There are many options and accommodations firms can offer consumers that allow them to repay their accounts in ways that sit their financial situations. Payment flexibility can apply to factors like payment methods, payment plans, or timing and frequency of payments. As you explore ways to increase account resolutions, consider offering more payment flexibility to improve customer satisfaction and increase the likelihood of debt repayment.
Why Payment Flexibility Appeals to Consumers
Consumers seek payment flexibility for several reasons, often because of the varying and unpredictable nature of personal finances.
- Income fluctuations. Many individuals work in jobs where their income can vary month to month, such as freelancers, gig economy workers, or commission-based roles. Flexible payment options can help them manage their finances more effectively during leaner months.
- Unexpected expenses. Emergencies like medical issues, car repairs, or home maintenance can arise without warning, impacting one’s ability to meet fixed payment schedules. Flexible payment terms can relieve financial pressure during these times.
- Competing priorities. Consumers may need to prioritize certain expenses over others at different times. Payment flexibility allows them to manage cash flow better, ensuring they can cover essential costs without defaulting on debts.
- Managing debt. Consumers with multiple financial obligations may prefer to coordinate due dates or adjust payment amounts based on their overall debt repayment strategy. This can help them avoid late fees and negative marks on their credit reports.
- Money management. Flexible payments allow consumers to align their debt obligations with their budgeting cycles, which may not always coincide with standard billing cycles.
- Reduces stress. Financial obligations can be a significant source of stress. Payment flexibility can alleviate some of this stress by providing more control over financial situations.
- Minimize fees. Flexible payment arrangements can help avoid late fees, additional interest charges, or penalties that might accrue with rigid payment schedules.
Strategies to Offer More Payment Flexibility
The goal of payment flexibility is to create a realistic and sustainable way for consumers to manage and eventually fully pay their account. As consumers work toward reducing balances, payment flexibility can reduce the risk of default and help you maintain a positive relationship with the consumer. Here are several strategies to consider for increasing payment flexibility.
1. Provide a variety of payment options
Offering a variety of payment methods, like online payments, checks, credit/debit cards, and mobile payments, can make it easier for consumers choose the payment option that’s most convenient for them. This is especially important as more consumers shift to digital payment methods.
2. Offer customized payment plans
Allowing consumers to set up customized payment plans based on their finances can help them manage their debts more effectively and increases the likelihood of timely and full payment. This includes offering installment plans with amounts and due dates that match the consumer’s pay schedule.

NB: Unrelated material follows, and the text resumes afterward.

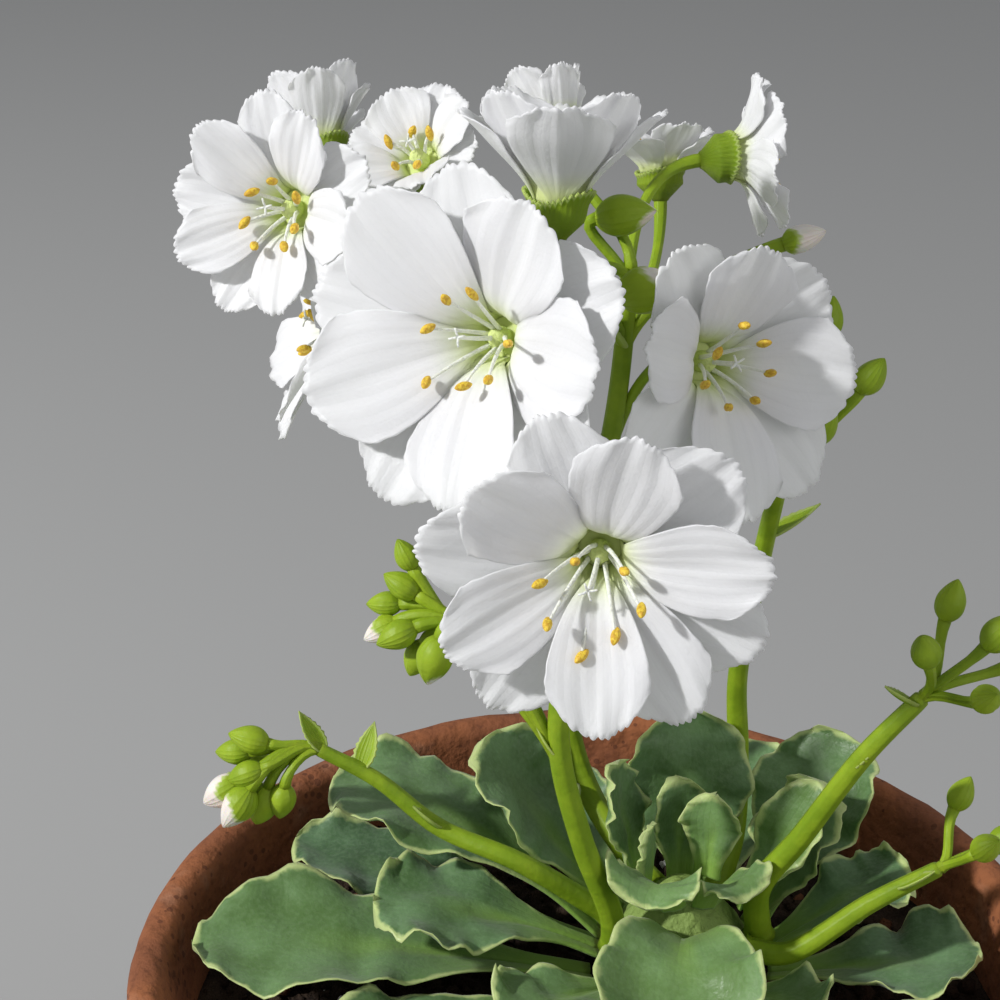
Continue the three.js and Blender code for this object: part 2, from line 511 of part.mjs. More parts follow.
// The calyx under a flower: a receptacle that widens into a thin cup of two sepal lobes outside the petals
function calyxGeometry(flower, index) {
  const frame = flowerFrame(flower);
  const sides = 6;
  const turn = flower.first + 50 + draw(index + 0.7, 30);
  const at = (direction, radius, height) =>
    frame.seat.clone().addScaledVector(direction, radius).addScaledVector(frame.axis, height);
  const bendAt = (s) => {
    const petal = (s * SEPAL_LENGTH) / flower.length / 0.45;
    return (CLAW_ANGLE + 14 + (flower.open - CLAW_ANGLE) * smooth(petal)) * DEG;
  };
  const ribs = Array.from({ length: sides }, (_, k) => {
    const angle = (360 * k) / sides;
    const direction = outward(frame, turn + angle);
    const lobe = 0.5 + 0.5 * Math.cos(angle * DEG) ** 2;
    const line = bladeLine(frame, direction, 2.1, -0.4, SEPAL_LENGTH, bendAt);
    const bend = bendAt(lobe);
    const outside = direction.clone().multiplyScalar(Math.cos(bend))
      .addScaledVector(frame.axis, -Math.sin(bend));
    const rim = line(lobe);
    const outer = rim.clone().addScaledVector(outside, SEPAL_THICKNESS);
    return [at(direction, PEDICEL_RADIUS + 0.1, -RECEPTACLE_LENGTH), at(direction, 2.3, -1.2), outer, rim,
      at(direction, 2.1, -0.4)];
  });
  const foot = at(frame.axis, 0, -RECEPTACLE_LENGTH);
  const top = at(frame.axis, 0, -0.1);
  const corners = ribs.flatMap((rib, k) => {
    const next = ribs[(k + 1) % sides];
    const bands = [0, 1, 2, 3].flatMap((i) =>
      [rib[i], next[i], next[i + 1], rib[i], next[i + 1], rib[i + 1]]);
    return [foot, next[0], rib[0], ...bands, top, rib[4], next[4]];
  });
  return { foot, axis: frame.axis, geometry: geometryFrom(corners) };
}

// A stalk that leaves the stem along its run and comes up into what it carries along that piece's axis
function stalk(stem, share, foot, axis, sides, steps) {
  const root = stem.getPoint(share);
  const length = root.distanceTo(foot);
  const near = root.clone().addScaledVector(stem.getTangent(share), length * 0.35);
  const end = foot.clone().addScaledVector(axis, 0.5);
  const far = foot.clone().addScaledVector(axis, -length * 0.35);
  return tube(new THREE.CubicBezierCurve3(root, near, far, end), PEDICEL_RADIUS, sides, steps);
}

// A direction leaning from straight up, towards an angle round from the viewer's side
function leaning(lean, turn) {
  const [a, b] = [lean * DEG, turn * DEG];
  return new THREE.Vector3(Math.sin(a) * Math.sin(b), -Math.sin(a) * Math.cos(b), Math.cos(a));
}

// The middle of a stem's foot, which lies against the crown's slope whichever way the stem leaves it
function stemFoot({ from, through, radius }) {
  const slope = (MIDDLE.radius - UPPER.radius) / (UPPER.height - MIDDLE.height);
  const off = vec([Math.cos(from * DEG), Math.sin(from * DEG), slope]).normalize();
  const touch = onCrown(SCAPES, from, 0);
  const leaving = vec(through[0]).sub(touch).normalize();
  const spread = radius * Math.sqrt(1 - leaving.dot(off) ** 2);
  return touch.addScaledVector(off, SEAT_GAP + 0.1 + spread);
}

// A flower stem with the stalks, calyxes, buds and bracts that it carries
function scapeGeometry(scape, index) {
  const stem = new THREE.CatmullRomCurve3([stemFoot(scape), ...scape.through.map(vec)]);
  const pieces = [tube(stem, scape.radius, 6, 2 + 2 * scape.through.length)];
  for (const [number, share] of scape.flowers) {
    const calyx = calyxGeometry(FLOWERS[number], number);
    pieces.push(calyx.geometry, stalk(stem, share, calyx.foot, calyx.axis, 4, 3));
  }
  for (const [x, y, z, lean, turn, length, share] of scape.buds) {
    const axis = leaning(lean, turn);
    const foot = vec([x, y, z]);
    const profile = [[0, 0], [0.33, 0.26], [0.31, 0.66], [0, 1]];
    const bud = turned(profile.map(([radius, height]) => [radius * length, height * length]), 5);
    pieces.push(aimed(bud, foot, axis), stalk(stem, share, foot, axis, 3, 1));
  }
  for (const [k, [share, turn, length]] of scape.bracts.entries()) {
    const axis = leaning(55 + draw(index + 0.1 * k, 12), turn);
    const side = axis.clone().cross(UP).normalize();
    const normal = side.clone().cross(axis);
    const root = stem.getPoint(share);
    pieces.push(blade([[0, 2], [0.5, 2], [1, 2]], SEPAL_THICKNESS, (s, v) => {
      const half = 0.8 + 1.5 * Math.sin(Math.PI * s ** 0.8) * (1 - 0.3 * s);
      const point = root.clone().addScaledVector(axis, length * s).addScaledVector(side, half * v)
        .addScaledVector(normal, 0.35 * half * v * v + 1.2 * s * s);
      return { point, normal };
    }));
  }
  return fuse(pieces);
}

// Materials
const material = (color, roughness) => new THREE.MeshStandardMaterial({ color, roughness, metalness: 0 });
const TERRACOTTA = material(0xa4583a, 0.9);
const SOIL = material(0x2a211b, 1);
const CROWN = material(0x7c7a4c, 0.8);
const LEAF = material(0x6f9378, 0.55);
const STEM = material(0x93b93c, 0.5);
const PETAL = material(0xf3f3f1, 0.6);
const STAMEN = material(0xe8c23e, 0.6);

const plant = new THREE.Group();
function add(name, geometry, look) {
  const mesh = new THREE.Mesh(geometry, look);
  mesh.name = name;
  plant.add(mesh);
}

const numbered = (name, index) => `${name}_${String(index + 1).padStart(2, "0")}`;
add("pot", potGeometry(), TERRACOTTA);
add("soil", soilGeometry(), SOIL);
add("crown", turned(crownProfile(), 16).translate(CROWN_X, CROWN_Y, 0), CROWN);
LEAVES.forEach((leaf, i) => add(numbered("leaf", i), leafGeometry(leaf, i), LEAF));
SCAPE_LIST.forEach((scape, i) => add(`scape_${i + 1}`, scapeGeometry(scape, i), STEM));
FLOWERS.forEach((flower, i) => {
  add(numbered("corolla", i), corollaGeometry(flower, i), PETAL);
  add(numbered("stamens", i), stamensGeometry(flower, i), STAMEN);
});

export default plant;
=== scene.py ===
"""A white lewisia in bloom in a terracotta pot, as an add-on that lays finer pieces over the packed solids.

The tables below are in millimetres and degrees. Every piece is made in metres, in the frame's own axes:
+Z is up, the origin is the middle of the pot's underside, and the viewer is on the -Y side.
"""

import math
from collections import namedtuple

import bpy
import numpy as np
from bpy.props import FloatProperty, FloatVectorProperty, IntProperty, PointerProperty
from bpy.types import Operator, Panel, PropertyGroup
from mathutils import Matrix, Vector


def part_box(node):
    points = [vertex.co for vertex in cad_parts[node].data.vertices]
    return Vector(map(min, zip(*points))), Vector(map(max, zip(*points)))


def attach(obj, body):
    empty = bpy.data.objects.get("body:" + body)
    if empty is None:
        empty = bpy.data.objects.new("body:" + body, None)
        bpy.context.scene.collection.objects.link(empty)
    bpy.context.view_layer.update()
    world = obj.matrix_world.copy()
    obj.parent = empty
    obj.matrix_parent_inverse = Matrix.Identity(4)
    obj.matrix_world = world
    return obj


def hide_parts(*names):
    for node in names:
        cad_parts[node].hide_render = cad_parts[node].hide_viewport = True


bl_info = {
    "name": "Potted Lewisia",
    "version": (1, 0, 0),
    "blender": (4, 5, 0),
    "location": "3D View > Sidebar > Lewisia",
    "description": "Grows a white lewisia with its leaves, stems, buds and flowers in a terracotta pot",
    "category": "Add Mesh",
}

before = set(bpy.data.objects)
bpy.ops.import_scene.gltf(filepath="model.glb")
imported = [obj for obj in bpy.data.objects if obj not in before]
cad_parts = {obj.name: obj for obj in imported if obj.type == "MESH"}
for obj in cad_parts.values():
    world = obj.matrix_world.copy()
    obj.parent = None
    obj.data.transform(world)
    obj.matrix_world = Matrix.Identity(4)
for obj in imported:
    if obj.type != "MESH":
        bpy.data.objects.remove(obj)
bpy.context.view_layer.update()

MM = 0.001
DEG = math.pi / 180
UP = np.array([0.0, 0.0, 1.0])
BODY = "root"

# The pot, with its height and rim read from the frame. INNER_RIM is how far under the rim the inner wall
# ends, RIM_TAPER how much narrower the band's foot is, and each corner of the outline has its reach.
POT_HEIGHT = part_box("pot")[1].z / MM
RIM_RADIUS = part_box("pot")[1].x / MM
RIM_BAND_HEIGHT = 24
RIM_BAND_STEP = 3
WALL = 5
BASE_RADIUS = 40
FLOOR_THICKNESS = 7
DRAIN_RADIUS = 6.5
INNER_RIM = 3.4
RIM_TAPER = 2
CORNER_REACHES = (0.6, 1.8, 0.7, 1.5, 2.9, 2.3, 4, 0.8)
RING_SPACING = 1.15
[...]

3. Present reduced settlement offers
For a limited time, agencies might offer to settle the debt for less than the owed amount. This can motivate consumers to pay off larger debts they might otherwise ignore.
4. Consider deferred payments or due dates
Allowing consumers to defer payments to a later date if they’re experiencing temporary financial hardship can help maintain the relationship and encourage eventual payment. For instance, you can allow consumers to skip a payment or push their due date into the future if they’re having trouble making their payment this month.
5. Offer lenient payment grace periods
Offering grace periods before applying late fees, reporting delinquency to credit bureaus, or taking further collection actions gives consumers a buffer to make payments without additional penalties.
6. Provide hardship options for struggling consumers
Consider recognizing consumers who genuinely cannot make immediate payments due to unforeseen circumstances (like a medical emergency or job loss) and offering hardship options like special terms, like lower payments, or temporary relief. This gives consumers time to heal their finances and resume normal payments.
7. Offer convenient online account management
Providing an online portal where consumers can view their balance, make payments, and communicate with the agency can increase transparency and ease of payment.
Bottom Line
Offering payment flexibility benefits both consumers and firms. Flexible payment options can significantly increase the likelihood that consumers will start and continue making payments. Build a reputation for strong consumer relations and higher account resolutions can give your firm a competitive advantage, making you more likely to be selected by creditors to manage their collections. As you consider payment solution partners, be sure to consider the ability to offer flexible payment options.